------ DATA TO USE
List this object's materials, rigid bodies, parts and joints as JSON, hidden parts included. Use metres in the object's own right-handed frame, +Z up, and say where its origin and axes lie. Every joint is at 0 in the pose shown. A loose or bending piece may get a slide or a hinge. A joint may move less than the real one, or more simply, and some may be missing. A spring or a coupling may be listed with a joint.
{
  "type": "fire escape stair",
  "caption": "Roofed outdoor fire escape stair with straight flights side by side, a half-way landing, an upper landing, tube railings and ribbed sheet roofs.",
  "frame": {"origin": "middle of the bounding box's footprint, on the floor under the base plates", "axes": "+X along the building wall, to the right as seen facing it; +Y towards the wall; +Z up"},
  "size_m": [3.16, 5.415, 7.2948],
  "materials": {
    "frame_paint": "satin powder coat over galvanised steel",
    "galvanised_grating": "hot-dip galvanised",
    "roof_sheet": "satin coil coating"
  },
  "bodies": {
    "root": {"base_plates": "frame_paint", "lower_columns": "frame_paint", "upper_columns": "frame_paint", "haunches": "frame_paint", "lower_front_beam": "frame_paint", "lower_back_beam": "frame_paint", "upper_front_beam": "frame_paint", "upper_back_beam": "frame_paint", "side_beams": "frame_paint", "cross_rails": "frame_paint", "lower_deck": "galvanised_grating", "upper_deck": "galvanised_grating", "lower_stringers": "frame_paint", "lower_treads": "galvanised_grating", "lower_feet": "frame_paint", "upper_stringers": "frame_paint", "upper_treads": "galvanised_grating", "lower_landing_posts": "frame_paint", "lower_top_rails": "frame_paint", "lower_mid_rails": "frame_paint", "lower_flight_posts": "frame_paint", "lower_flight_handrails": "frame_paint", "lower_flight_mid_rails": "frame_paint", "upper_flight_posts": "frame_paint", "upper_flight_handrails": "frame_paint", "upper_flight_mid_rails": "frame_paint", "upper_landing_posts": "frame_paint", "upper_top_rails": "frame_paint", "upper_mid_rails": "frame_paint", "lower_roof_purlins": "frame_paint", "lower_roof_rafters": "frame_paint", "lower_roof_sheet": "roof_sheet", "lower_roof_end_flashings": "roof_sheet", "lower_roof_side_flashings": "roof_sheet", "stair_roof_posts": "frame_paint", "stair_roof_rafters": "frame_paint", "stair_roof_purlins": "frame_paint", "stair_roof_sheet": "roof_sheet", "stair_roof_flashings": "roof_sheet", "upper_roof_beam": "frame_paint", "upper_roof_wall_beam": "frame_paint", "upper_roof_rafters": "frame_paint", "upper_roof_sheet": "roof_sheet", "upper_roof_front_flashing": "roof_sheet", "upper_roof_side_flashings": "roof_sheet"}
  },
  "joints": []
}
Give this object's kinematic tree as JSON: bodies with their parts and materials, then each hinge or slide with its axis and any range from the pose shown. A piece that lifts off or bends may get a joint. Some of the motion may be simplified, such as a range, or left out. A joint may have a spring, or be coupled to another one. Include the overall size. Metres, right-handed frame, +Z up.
------------
Output all records verbatim.

SOLUTION TO THIS TASK:
List this object's materials, rigid bodies, parts and joints as JSON, hidden parts included. Use metres in the object's own right-handed frame, +Z up, and say where its origin and axes lie. Every joint is at 0 in the pose shown. A loose or bending piece may get a slide or a hinge. A joint may move less than the real one, or more simply, and some may be missing. A spring or a coupling may be listed with a joint.
{
  "type": "fire escape stair",
  "caption": "Roofed outdoor fire escape stair with straight flights side by side, a half-way landing, an upper landing, tube railings and ribbed sheet roofs.",
  "frame": {"origin": "middle of the bounding box's footprint, on the floor under the base plates", "axes": "+X along the building wall, to the right as seen facing it; +Y towards the wall; +Z up"},
  "size_m": [3.16, 5.415, 7.2948],
  "materials": {
    "frame_paint": "satin powder coat over galvanised steel",
    "galvanised_grating": "hot-dip galvanised",
    "roof_sheet": "satin coil coating"
  },
  "bodies": {
    "root": {"base_plates": "frame_paint", "lower_columns": "frame_paint", "upper_columns": "frame_paint", "haunches": "frame_paint", "lower_front_beam": "frame_paint", "lower_back_beam": "frame_paint", "upper_front_beam": "frame_paint", "upper_back_beam": "frame_paint", "side_beams": "frame_paint", "cross_rails": "frame_paint", "lower_deck": "galvanised_grating", "upper_deck": "galvanised_grating", "lower_stringers": "frame_paint", "lower_treads": "galvanised_grating", "lower_feet": "frame_paint", "upper_stringers": "frame_paint", "upper_treads": "galvanised_grating", "lower_landing_posts": "frame_paint", "lower_top_rails": "frame_paint", "lower_mid_rails": "frame_paint", "lower_flight_posts": "frame_paint", "lower_flight_handrails": "frame_paint", "lower_flight_mid_rails": "frame_paint", "upper_flight_posts": "frame_paint", "upper_flight_handrails": "frame_paint", "upper_flight_mid_rails": "frame_paint", "upper_landing_posts": "frame_paint", "upper_top_rails": "frame_paint", "upper_mid_rails": "frame_paint", "lower_roof_purlins": "frame_paint", "lower_roof_rafters": "frame_paint", "lower_roof_sheet": "roof_sheet", "lower_roof_end_flashings": "roof_sheet", "lower_roof_side_flashings": "roof_sheet", "stair_roof_posts": "frame_paint", "stair_roof_rafters": "frame_paint", "stair_roof_purlins": "frame_paint", "stair_roof_sheet": "roof_sheet", "stair_roof_flashings": "roof_sheet", "upper_roof_beam": "frame_paint", "upper_roof_wall_beam": "frame_paint", "upper_roof_rafters": "frame_paint", "upper_roof_sheet": "roof_sheet", "upper_roof_front_flashing": "roof_sheet", "upper_roof_side_flashings": "roof_sheet"}
  },
  "joints": []
}
Give this object's kinematic tree as JSON: bodies with their parts and materials, then each hinge or slide with its axis and any range from the pose shown. A piece that lifts off or bends may get a joint. Some of the motion may be simplified, such as a range, or left out. A joint may have a spring, or be coupled to another one. Include the overall size. Metres, right-handed frame, +Z up.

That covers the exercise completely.